KAUFMAN: The preponderance of people brought in to the agency over the last eight years were basically a very sophisticated wrecking crew. And so the old timers have taken early retirement or left, and basically EPA has been hollowed out. So the agency is going to have to be rebuilt.
YOUNG: EPA Administrator Johnson was not available for comment for this story. One of his former deputies defended the Bush EPA. Jeff Holmstead led EPA’s air office under Bush for five years. He was responsible for many of the decisions that critics say favored industry over the environment.
HOLMSTEAD: I guess I have to say I kind of resent the premise of your question that somehow if something is good for industry it has to be bad for the environment.
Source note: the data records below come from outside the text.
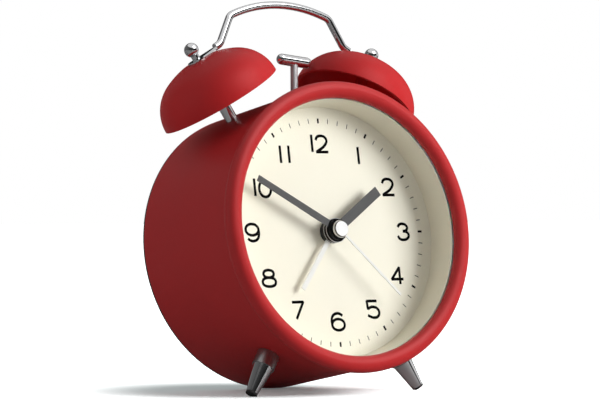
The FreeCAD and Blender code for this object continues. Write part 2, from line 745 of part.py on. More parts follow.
def meshing(phase, teeth, line, partner):
    """Phase of the partner wheel, in the direction of the line, whose teeth meet these."""
    ahead = (phase - line) % (360 / teeth)
    return line + 180 - ahead * teeth / partner + 180 / partner


def polar(distance, angle):
    return distance * cosine(angle), distance * sine(angle)


# Teeth
ROTOR_PINION_TEETH = 8
TRAIN_WHEEL_TEETH = 40
TRAIN_PINION_TEETH = 8
SECOND_WHEEL_TEETH = 48
SECOND_PINION_TEETH = 8
THIRD_WHEEL_TEETH = 60
THIRD_PINION_TEETH = 8
CENTER_WHEEL_TEETH = 64
MINUTE_PINION_TEETH = 15
MOTION_WHEEL_TEETH = 45
MOTION_PINION_TEETH = 12
HOUR_WHEEL_TEETH = 48
TIME_PINION_TEETH = 15
ALARM_WHEEL_TEETH = 28
ALARM_PINION_TEETH = 32

# Arbors in the clock frame, and the directions of their lines of centres, in degrees left of 3 o'clock
MOTION_LINE = -30
TIME_LINE = 30
THIRD_LINE = -90
TRAIN_LINE = 120
ROTOR_LINE = 90
motion_distance = sz.motion_module * (MINUTE_PINION_TEETH + MOTION_WHEEL_TEETH) / 2
motion_spot = polar(motion_distance, MOTION_LINE)
time_step = polar(sz.motion_module * (MOTION_WHEEL_TEETH + TIME_PINION_TEETH) / 2, TIME_LINE)
time_spot = (motion_spot[0] + time_step[0], motion_spot[1] + time_step[1])
alarm_spot = (-time_spot[0], time_spot[1])
third_distance = sz.fast_module * (SECOND_PINION_TEETH + THIRD_WHEEL_TEETH) / 2
third_spot = polar(third_distance, THIRD_LINE)
train_spot = polar(sz.fast_module * (TRAIN_PINION_TEETH + SECOND_WHEEL_TEETH) / 2, TRAIN_LINE)
rotor_spot = (train_spot[0], train_spot[1] + sz.fast_module * (ROTOR_PINION_TEETH + TRAIN_WHEEL_TEETH) / 2)
center_module = 2 * third_distance / (THIRD_PINION_TEETH + CENTER_WHEEL_TEETH)
alarm_module = -2 * alarm_spot[0] / (ALARM_WHEEL_TEETH + ALARM_PINION_TEETH)

# Hand tubes, one round the other
minute_tube_bore = sz.arbor_radius + sz.running_gap
minute_tube = minute_tube_bore + sz.tube_wall
hour_tube_bore = minute_tube + sz.running_gap
hour_tube = hour_tube_bore + sz.tube_wall
alarm_tube_bore = hour_tube + sz.running_gap
alarm_tube = alarm_tube_bore + sz.tube_wall
bushing_bore = alarm_tube + sz.running_gap
stub_bore = sz.stub_radius + sz.running_gap
stub_hub = 2 * sz.stub_radius

alarm_hub_top = dial_face + sz.alarm_hand_height + sz.hand_sheet
hour_hub_top = dial_face + sz.hour_hand_height + sz.hand_sheet
minute_hub_top = dial_face + sz.minute_hand_height + sz.hand_sheet
second_hub_top = dial_face + sz.second_hand_height


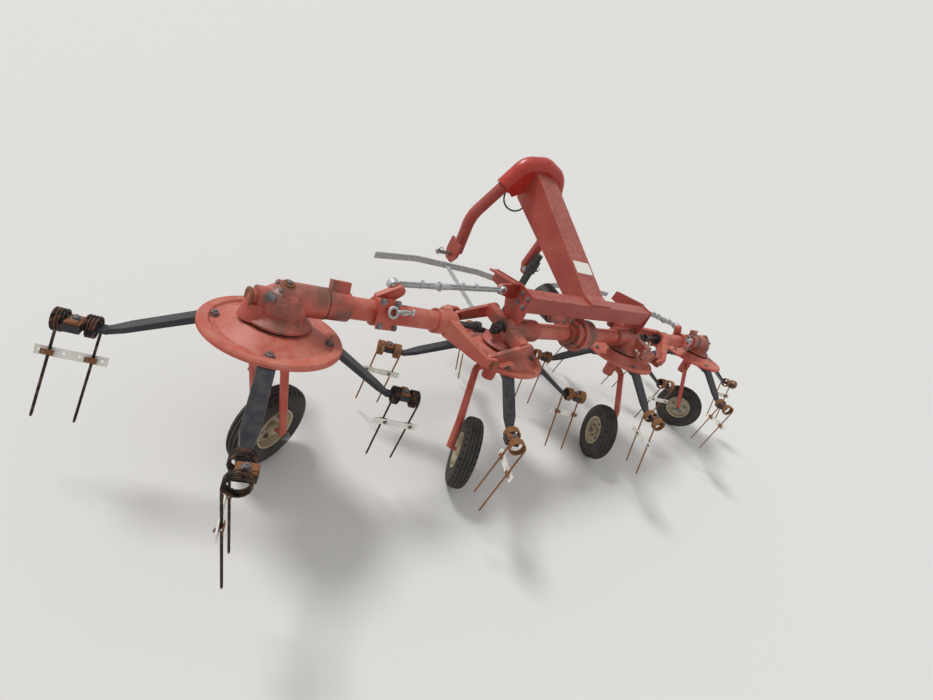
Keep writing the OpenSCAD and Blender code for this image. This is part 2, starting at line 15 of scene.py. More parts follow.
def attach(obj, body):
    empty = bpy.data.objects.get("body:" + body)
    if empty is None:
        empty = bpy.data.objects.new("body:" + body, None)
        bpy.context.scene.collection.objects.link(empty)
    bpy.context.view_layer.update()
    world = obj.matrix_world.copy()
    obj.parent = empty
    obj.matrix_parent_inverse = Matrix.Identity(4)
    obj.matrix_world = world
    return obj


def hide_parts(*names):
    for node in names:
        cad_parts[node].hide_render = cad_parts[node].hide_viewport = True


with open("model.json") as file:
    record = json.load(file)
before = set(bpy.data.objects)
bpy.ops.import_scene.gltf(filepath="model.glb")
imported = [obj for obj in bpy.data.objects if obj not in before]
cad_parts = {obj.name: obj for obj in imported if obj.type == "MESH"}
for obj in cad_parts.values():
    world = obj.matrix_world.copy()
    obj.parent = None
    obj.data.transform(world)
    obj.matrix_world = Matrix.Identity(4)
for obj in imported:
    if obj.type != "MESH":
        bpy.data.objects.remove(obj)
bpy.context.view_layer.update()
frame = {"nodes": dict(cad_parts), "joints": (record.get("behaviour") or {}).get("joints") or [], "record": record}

That’s just not true.
YOUNG: Holmstead says the Bush EPA pushed for two of the biggest public health victories in the agency’s history: a clean air rule to limit power plant emissions and a cleanup of off-road diesel engines. And Holmstead has a warning for the new EPA team if it wants to get rid of rules and procedures he helped put in place.
HOLMSTEAD: It’s not nearly as easy as you think. The regulatory apparatus is cumbersome. And it’s unrealistic to think anyone can come in and just immediately change things around, that’s not the way the system is designed to work.
YOUNG: EPA veterans Eric Schaeffer and Hugh Kaufman say that’s why Obama should appoint someone strong and savvy who can shake things up. But the man who campaigned on a message of change may find EPA a tough place to make change happen.
For Living on Earth, I’m Jeff Young in Washington.